>>>
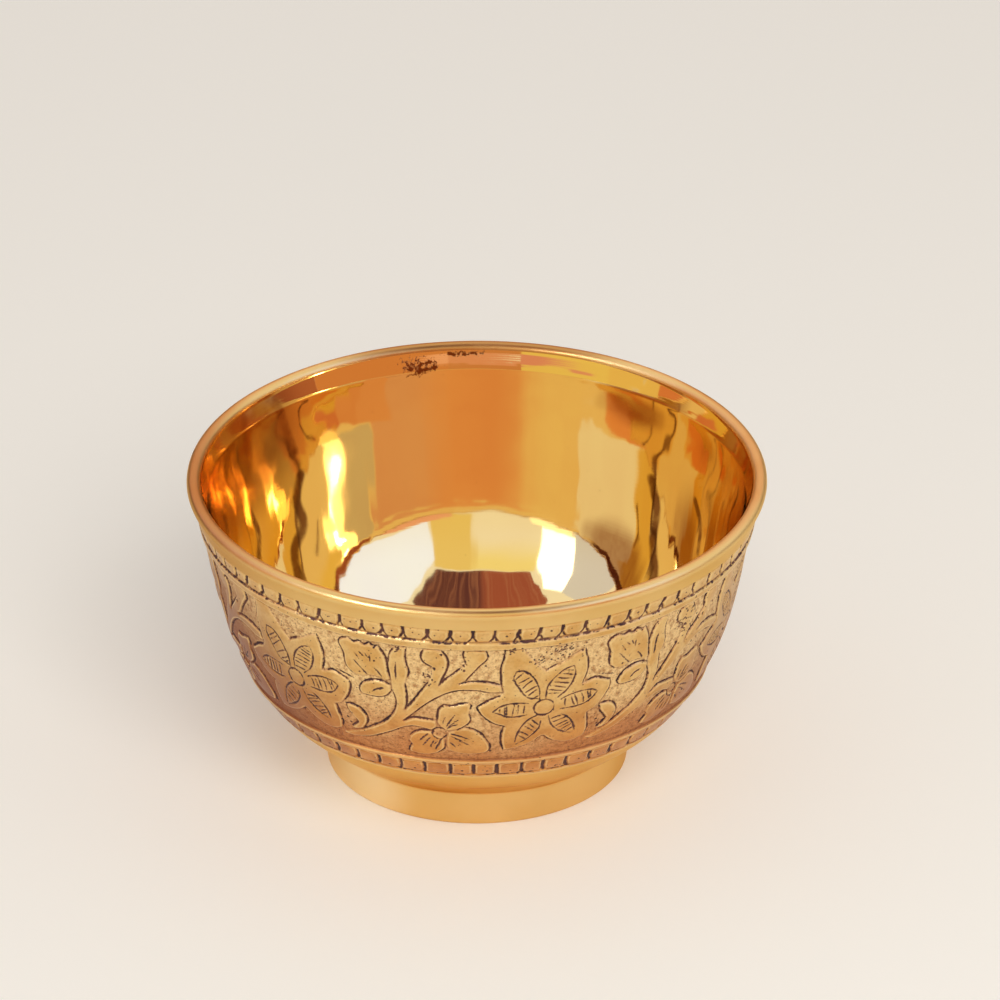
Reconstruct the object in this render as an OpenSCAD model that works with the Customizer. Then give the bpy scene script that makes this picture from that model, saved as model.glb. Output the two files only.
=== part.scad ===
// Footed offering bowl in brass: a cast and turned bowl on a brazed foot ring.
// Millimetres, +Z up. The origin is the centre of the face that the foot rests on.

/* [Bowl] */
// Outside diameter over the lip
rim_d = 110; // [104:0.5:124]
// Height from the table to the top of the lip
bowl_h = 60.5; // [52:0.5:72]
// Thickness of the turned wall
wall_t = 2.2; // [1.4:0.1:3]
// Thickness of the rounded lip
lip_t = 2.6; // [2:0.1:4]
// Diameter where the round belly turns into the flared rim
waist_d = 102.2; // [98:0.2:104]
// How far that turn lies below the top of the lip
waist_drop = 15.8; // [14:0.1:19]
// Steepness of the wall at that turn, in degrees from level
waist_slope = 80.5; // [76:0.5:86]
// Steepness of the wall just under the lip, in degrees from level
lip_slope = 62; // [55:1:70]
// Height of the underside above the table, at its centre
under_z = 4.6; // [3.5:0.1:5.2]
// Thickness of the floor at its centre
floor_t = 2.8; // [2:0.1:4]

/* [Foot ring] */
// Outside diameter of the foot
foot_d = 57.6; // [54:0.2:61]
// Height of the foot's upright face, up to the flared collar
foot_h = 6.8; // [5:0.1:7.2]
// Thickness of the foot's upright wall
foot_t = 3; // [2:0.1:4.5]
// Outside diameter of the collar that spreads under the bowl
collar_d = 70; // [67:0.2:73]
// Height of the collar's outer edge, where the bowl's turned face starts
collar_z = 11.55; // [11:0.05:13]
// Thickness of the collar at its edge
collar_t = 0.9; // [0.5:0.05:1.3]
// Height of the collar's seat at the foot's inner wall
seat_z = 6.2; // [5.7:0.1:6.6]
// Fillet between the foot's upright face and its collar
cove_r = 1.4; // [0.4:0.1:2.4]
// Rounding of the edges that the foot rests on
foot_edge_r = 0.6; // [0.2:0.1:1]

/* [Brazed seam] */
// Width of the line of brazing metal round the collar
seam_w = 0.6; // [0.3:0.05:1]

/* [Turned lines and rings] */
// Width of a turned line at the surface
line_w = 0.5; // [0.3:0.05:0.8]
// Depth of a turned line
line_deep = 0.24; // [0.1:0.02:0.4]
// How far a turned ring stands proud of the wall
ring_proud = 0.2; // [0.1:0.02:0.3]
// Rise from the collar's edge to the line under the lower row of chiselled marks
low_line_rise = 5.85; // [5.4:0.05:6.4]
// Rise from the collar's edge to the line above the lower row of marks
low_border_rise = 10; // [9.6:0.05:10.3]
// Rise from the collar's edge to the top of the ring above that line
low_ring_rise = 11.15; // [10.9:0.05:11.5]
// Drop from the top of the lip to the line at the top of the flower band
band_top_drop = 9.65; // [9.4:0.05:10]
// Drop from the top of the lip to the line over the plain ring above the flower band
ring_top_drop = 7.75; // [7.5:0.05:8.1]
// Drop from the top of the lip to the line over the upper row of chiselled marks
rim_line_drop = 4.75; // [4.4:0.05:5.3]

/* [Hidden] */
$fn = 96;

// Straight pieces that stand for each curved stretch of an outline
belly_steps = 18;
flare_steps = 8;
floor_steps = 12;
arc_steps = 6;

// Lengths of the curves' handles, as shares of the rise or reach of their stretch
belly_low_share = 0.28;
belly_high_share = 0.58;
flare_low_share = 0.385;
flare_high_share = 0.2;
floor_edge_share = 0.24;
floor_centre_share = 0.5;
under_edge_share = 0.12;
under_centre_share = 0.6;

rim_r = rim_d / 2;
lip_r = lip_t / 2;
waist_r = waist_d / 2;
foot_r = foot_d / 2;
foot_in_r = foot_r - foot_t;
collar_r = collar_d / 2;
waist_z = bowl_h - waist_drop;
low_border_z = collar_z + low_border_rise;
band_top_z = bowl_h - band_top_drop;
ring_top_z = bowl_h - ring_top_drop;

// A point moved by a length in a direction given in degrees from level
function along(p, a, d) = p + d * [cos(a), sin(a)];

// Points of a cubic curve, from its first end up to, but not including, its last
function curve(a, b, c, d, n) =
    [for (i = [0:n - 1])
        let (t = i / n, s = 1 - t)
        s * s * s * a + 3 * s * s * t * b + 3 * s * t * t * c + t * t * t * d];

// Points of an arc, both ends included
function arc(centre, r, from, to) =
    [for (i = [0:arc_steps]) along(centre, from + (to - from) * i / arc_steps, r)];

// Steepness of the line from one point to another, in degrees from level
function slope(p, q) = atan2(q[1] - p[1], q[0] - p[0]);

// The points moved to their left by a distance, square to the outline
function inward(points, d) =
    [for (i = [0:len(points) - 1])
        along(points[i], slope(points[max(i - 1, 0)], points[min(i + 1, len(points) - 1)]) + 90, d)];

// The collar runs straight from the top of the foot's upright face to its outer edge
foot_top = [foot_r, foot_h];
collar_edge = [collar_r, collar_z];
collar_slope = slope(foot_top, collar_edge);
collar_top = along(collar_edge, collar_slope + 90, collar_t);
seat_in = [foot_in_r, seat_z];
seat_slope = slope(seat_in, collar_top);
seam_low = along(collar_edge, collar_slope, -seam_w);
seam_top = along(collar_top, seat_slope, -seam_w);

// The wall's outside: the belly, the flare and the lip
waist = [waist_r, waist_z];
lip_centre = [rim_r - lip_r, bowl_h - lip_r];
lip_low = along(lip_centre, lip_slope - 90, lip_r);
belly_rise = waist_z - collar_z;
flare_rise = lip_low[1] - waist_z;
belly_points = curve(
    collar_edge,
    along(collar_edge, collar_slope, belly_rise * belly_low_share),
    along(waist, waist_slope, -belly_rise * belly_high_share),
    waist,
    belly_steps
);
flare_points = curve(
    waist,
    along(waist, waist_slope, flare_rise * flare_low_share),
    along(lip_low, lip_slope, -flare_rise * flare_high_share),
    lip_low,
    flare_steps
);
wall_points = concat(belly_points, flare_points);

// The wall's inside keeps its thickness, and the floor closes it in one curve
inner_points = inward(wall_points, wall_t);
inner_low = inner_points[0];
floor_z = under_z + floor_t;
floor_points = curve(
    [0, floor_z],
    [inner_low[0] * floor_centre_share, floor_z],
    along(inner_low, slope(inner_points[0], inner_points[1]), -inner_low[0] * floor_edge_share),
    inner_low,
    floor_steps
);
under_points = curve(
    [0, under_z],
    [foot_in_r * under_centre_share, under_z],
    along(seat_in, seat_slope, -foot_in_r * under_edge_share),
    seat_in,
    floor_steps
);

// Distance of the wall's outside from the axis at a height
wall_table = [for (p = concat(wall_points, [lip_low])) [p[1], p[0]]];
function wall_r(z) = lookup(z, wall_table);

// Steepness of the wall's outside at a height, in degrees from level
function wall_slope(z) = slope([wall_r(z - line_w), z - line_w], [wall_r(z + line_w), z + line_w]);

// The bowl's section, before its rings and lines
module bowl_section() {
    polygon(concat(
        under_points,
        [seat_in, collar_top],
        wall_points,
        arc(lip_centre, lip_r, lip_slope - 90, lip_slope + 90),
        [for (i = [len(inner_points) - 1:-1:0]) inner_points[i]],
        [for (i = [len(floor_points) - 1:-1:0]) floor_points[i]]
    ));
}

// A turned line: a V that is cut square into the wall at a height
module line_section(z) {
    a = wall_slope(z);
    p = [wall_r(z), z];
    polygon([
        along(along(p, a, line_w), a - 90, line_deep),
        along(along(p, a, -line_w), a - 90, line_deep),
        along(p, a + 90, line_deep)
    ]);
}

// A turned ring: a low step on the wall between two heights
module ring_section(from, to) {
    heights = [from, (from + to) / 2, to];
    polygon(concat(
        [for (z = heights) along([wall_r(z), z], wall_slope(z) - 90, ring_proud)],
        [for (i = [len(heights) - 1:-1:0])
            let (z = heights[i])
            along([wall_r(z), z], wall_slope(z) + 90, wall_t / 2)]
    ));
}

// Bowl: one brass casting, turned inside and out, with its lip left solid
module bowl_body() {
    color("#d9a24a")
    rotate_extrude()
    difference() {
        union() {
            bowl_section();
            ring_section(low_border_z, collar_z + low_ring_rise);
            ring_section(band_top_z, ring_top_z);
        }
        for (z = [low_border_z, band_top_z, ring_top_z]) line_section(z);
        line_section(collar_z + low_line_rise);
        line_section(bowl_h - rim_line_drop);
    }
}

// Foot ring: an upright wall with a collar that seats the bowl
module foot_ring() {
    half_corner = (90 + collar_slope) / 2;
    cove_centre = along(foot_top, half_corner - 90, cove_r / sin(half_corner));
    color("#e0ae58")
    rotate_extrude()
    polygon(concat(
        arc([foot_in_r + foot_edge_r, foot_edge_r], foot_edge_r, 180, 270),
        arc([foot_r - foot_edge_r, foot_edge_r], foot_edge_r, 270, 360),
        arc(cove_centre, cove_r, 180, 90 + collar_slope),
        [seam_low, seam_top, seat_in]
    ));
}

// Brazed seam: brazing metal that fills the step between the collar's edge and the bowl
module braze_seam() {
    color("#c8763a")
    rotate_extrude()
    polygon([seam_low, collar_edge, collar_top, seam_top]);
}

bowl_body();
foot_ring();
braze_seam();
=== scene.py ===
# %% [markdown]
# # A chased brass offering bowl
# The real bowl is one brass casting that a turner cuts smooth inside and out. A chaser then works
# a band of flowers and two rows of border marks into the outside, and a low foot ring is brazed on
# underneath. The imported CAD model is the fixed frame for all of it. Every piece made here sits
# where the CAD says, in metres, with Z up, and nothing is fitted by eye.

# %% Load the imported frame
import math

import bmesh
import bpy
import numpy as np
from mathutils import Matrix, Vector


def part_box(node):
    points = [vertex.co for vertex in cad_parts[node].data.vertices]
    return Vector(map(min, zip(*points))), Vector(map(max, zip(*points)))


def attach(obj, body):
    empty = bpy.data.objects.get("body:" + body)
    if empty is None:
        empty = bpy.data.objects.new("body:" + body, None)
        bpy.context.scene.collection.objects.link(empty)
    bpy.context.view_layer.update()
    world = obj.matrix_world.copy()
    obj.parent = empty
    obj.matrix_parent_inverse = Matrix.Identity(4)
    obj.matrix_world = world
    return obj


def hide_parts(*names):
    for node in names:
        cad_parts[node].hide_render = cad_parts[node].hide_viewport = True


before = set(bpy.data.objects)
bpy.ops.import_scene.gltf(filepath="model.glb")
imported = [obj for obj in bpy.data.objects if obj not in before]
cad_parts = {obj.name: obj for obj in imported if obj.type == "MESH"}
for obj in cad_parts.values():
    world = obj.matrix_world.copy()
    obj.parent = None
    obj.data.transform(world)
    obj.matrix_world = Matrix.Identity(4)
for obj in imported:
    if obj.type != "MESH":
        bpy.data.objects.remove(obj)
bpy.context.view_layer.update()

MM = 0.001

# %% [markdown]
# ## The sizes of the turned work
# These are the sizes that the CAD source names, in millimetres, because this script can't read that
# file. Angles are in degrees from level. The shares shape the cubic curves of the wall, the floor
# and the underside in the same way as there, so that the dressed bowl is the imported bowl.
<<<
Problem requirements
From the line with "and the bowl" through the line with "# where the", repeat every line exactly, both ends included, and nothing outside that range.

Written answer
// Brazed seam: brazing metal that fills the step between the collar's edge and the bowl
module braze_seam() {
    color("#c8763a")
    rotate_extrude()
    polygon([seam_low, collar_edge, collar_top, seam_top]);
}

bowl_body();
foot_ring();
braze_seam();
=== scene.py ===
# %% [markdown]
# # A chased brass offering bowl
# The real bowl is one brass casting that a turner cuts smooth inside and out. A chaser then works
# a band of flowers and two rows of border marks into the outside, and a low foot ring is brazed on
# underneath. The imported CAD model is the fixed frame for all of it. Every piece made here sits
# where the CAD says, in metres, with Z up, and nothing is fitted by eye.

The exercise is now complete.